Pakistan's banking sector has remained remarkably strong and resilient during the world financial crisis in 2008–09, a feature which has served to attract a substantial amount of FDI in the sector. Stress tests conducted on June 2008 data indicate that the large banks are relatively robust, with the medium and small-sized banks positioning themselves in niche markets. Banking sector turned profitable in 2002. Their profits continued to rise for the next five years and peaked to Rs 84.1 ($1.1 billion) billion in 2006.
The credit card market continued its strong growth with sales crossing the 1 million mark in mid-2005. Since 2000 Pakistani banks have begun aggressive marketing of consumer finance to the emerging middle class, allowing for a consumption boom (more than a 7-month waiting list for certain car models) as well as a construction bonanza.
The Federal Bureau of Statistics provisionally valued this sector at Rs.311,741 million in 2005 thus registering over 166% growth since 2000.
Ownership of dwellings
The property sector has expanded twenty-threefold since 2001, particularly in metropolises like Lahore. Nevertheless, the Karachi Chamber of Commerce and Industry estimated in late 2006 that the overall production of housing units in Pakistan has to be increased to 0.5 million units annually to address 6.1 million backlog of housing in Pakistan for meeting the housing shortfall in next 20 years. The report noted that the present housing stock is also rapidly aging and an estimate suggests that more than 50 percent of stock is over 50 years old. It is also estimated that 50 percent of the urban population now lives in slums and squatter settlements. The report said that meeting the backlog in housing, besides replacement of out-lived housing units, is beyond the financial resources of the government. This necessitates putting in place a framework to facilitate financing in the formal private sector and mobilise non-government resources for a market-based housing finance system.
The Federal Bureau of Statistics provisionally valued this sector at Rs.185,376 million in 2005 thus registering over 49% growth since 2000.
Public administration and defence
The Federal Bureau of Statistics provisionally valued this sector at Rs.389,545 million in 2005 thus registering over 65% growth since 2000.

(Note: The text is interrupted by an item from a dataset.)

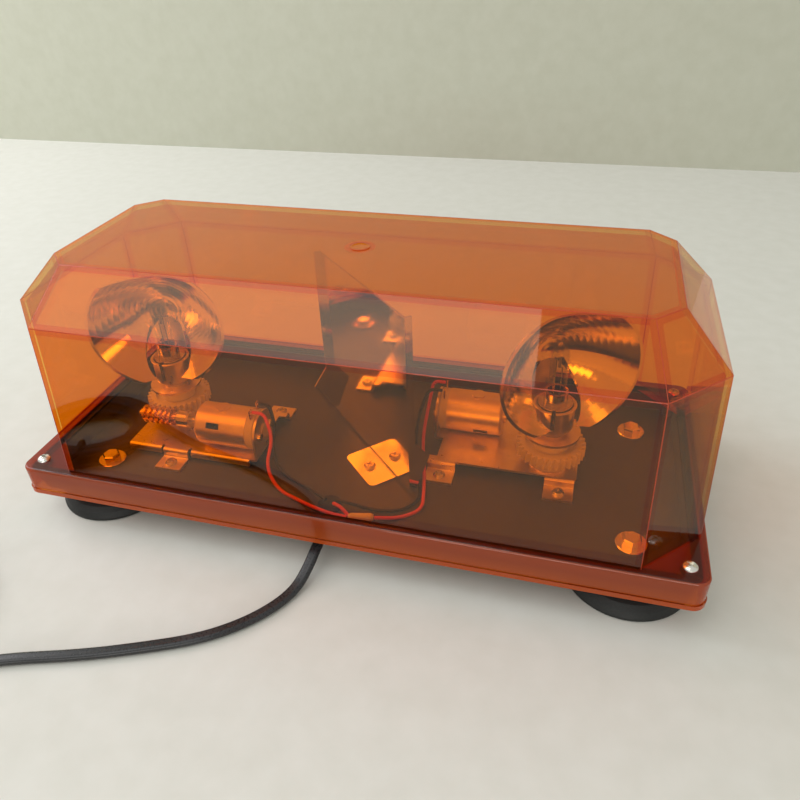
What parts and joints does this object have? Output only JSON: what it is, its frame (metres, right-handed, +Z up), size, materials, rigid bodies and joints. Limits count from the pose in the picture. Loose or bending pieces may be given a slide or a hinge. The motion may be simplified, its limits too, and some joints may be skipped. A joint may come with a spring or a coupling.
{
  "type": "rotating beacon",
  "caption": "Low rectangular twin rotating beacon: a faceted clear amber dome on a dark tray with magnetic feet, with motor-driven parabolic reflectors turning round upright lamps.",
  "frame": {"origin": "middle of the bar on the surface that the feet stand on", "axes": "+X along the bar to its right end, +Y to its back, away from the cord, +Z up"},
  "size_m": [0.5281, 0.3226, 0.1646],
  "materials": {
    "tray": "fine grained moulded ABS",
    "dome": "clear amber, polished moulding",
    "rubber": "moulded, matt",
    "bright_steel": "nickel plated, polished",
    "zinc_steel": "bright zinc plated",
    "mirror": "polished sheet",
    "red_pvc": "extruded PVC",
    "black_pvc": "extruded PVC",
    "clear_crimp": "moulded nylon sleeve",
    "cord": "extruded flat twin PVC",
    "plug_plastic": "moulded",
    "nickel": "nickel plated",
    "magnet": "sintered ferrite in a steel cup",
    "motor_cap": "moulded nylon",
    "brass": "stamped",
    "glass": "clear quartz",
    "tungsten": "drawn wire",
    "gear": "moulded acetal",
    "worm": "cut brass",
    "reflector": "vacuum metallised"
  },
  "bodies": {
    "base": {"axle_post_left": "zinc_steel", "axle_post_right": "zinc_steel", "base_tray": "tray", "black_leads": "black_pvc", "centre_mirror": "mirror", "cord_coil": "cord", "cord_gland": "rubber", "cord_tail": "cord", "crimp_connectors": "clear_crimp", "dome_gasket": "rubber", "dome_screws": "bright_steel", "drive_bracket_left": "zinc_steel", "drive_bracket_right": "zinc_steel", "foot_bolts": "zinc_steel", "foot_boot_1": "rubber", "foot_boot_2": "rubber", "foot_boot_3": "rubber", "foot_boot_4": "rubber", "foot_magnet_1": "magnet", "foot_magnet_2": "magnet", "foot_magnet_3": "magnet", "foot_magnet_4": "magnet", "foot_washers": "zinc_steel", "lamp_base_left": "nickel", "lamp_base_right": "nickel", "lamp_filament_left": "tungsten", "lamp_filament_right": "tungsten", "lamp_glass_left": "glass", "lamp_glass_right": "glass", "lamp_socket_left": "zinc_steel", "lamp_socket_right": "zinc_steel", "lens_dome": "dome", "mirror_screws": "zinc_steel", "motor_can_left": "zinc_steel", "motor_can_right": "zinc_steel", "motor_end_cap_left": "motor_cap", "motor_end_cap_right": "motor_cap", "motor_terminals_left": "brass", "motor_terminals_right": "brass", "plug_body": "plug_plastic", "plug_boot": "rubber", "plug_contacts": "nickel", "power_cord": "cord", "red_leads": "red_pvc", "unit_screws_left": "bright_steel", "unit_screws_right": "bright_steel"},
    "rotor_left": {"carrier_left": "zinc_steel", "carrier_screw_left": "bright_steel", "reflector_left": "reflector", "worm_wheel_left": "gear"},
    "rotor_right": {"carrier_right": "zinc_steel", "carrier_screw_right": "bright_steel", "reflector_right": "reflector", "worm_wheel_right": "gear"},
    "drive_left": {"motor_shaft_left": "bright_steel", "worm_left": "worm"},
    "drive_right": {"motor_shaft_right": "bright_steel", "worm_right": "worm"},
    "plug_pin": {"plug_tip": "nickel"}
  },
  "joints": [
    {"name": "rotor_left_spin", "type": "hinge", "parent": "base", "child": "rotor_left", "pos_m": [-0.142, 0, 0.103], "axis": [0, 0, 1], "continuous": true},
    {"name": "worm_left_spin", "type": "hinge", "parent": "base", "child": "drive_left", "pos_m": [-0.142, -0.025, 0.043], "axis": [1, 0, 0], "continuous": true},
    {"name": "rotor_right_spin", "type": "hinge", "parent": "base", "child": "rotor_right", "pos_m": [0.116, 0, 0.103], "axis": [0, 0, 1], "continuous": true},
    {"name": "worm_right_spin", "type": "hinge", "parent": "base", "child": "drive_right", "pos_m": [0.116, 0.025, 0.043], "axis": [-1, 0, 0], "continuous": true},
    {"name": "plug_tip_slide", "type": "slide", "parent": "base", "child": "plug_pin", "axis": [0.378, -0.9258, 0], "range_m": [0, 0.004], "stiffness_N_per_m": 400, "springref_m": -0.003}
  ],
  "couplings": [
    {"joint": "worm_left_spin", "follows": "rotor_left_spin", "ratio": -32},
    {"joint": "worm_right_spin", "follows": "rotor_right_spin", "ratio": -32}
  ]
}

Social, community and personal services
The Federal Bureau of Statistics provisionally valued this sector at Rs.631,229 million in 2005 thus registering over 78% growth since 2000.
Electricity
For years, the matter of balancing Pakistan's supply against the demand for electricity has remained a largely unresolved matter. Pakistan faces a significant challenge in revamping its network responsible for the supply of electricity. While the government claims credit for overseeing a turnaround in the economy through a comprehensive recovery, it has just failed to oversee a similar improvement in the quality of the network for electricity supply.[citation needed] Some officials even go as far as claiming that the frequent power cuts across Pakistan today are indicative of an emerging prosperity as there is fast-rising demand for electricity. And yet, the failure to meet the demand is indeed indicative of a challenge to that very prosperity.[citation needed] This is despite Pakistan having tremendous potential to generate wind power. Apart from this, most cities in Pakistan receive substantial sunlight throughout the year, which would suggest good conditions for investment in solar energy.
Recently, the minister for Water and Power Development, Raja Pervez Ashraf, has claimed that load-shedding will end by December 2009 through employing rental power generation units and that the country will be self-sufficient by the year 2011. Critics[who?] argue that this is overly optimistic.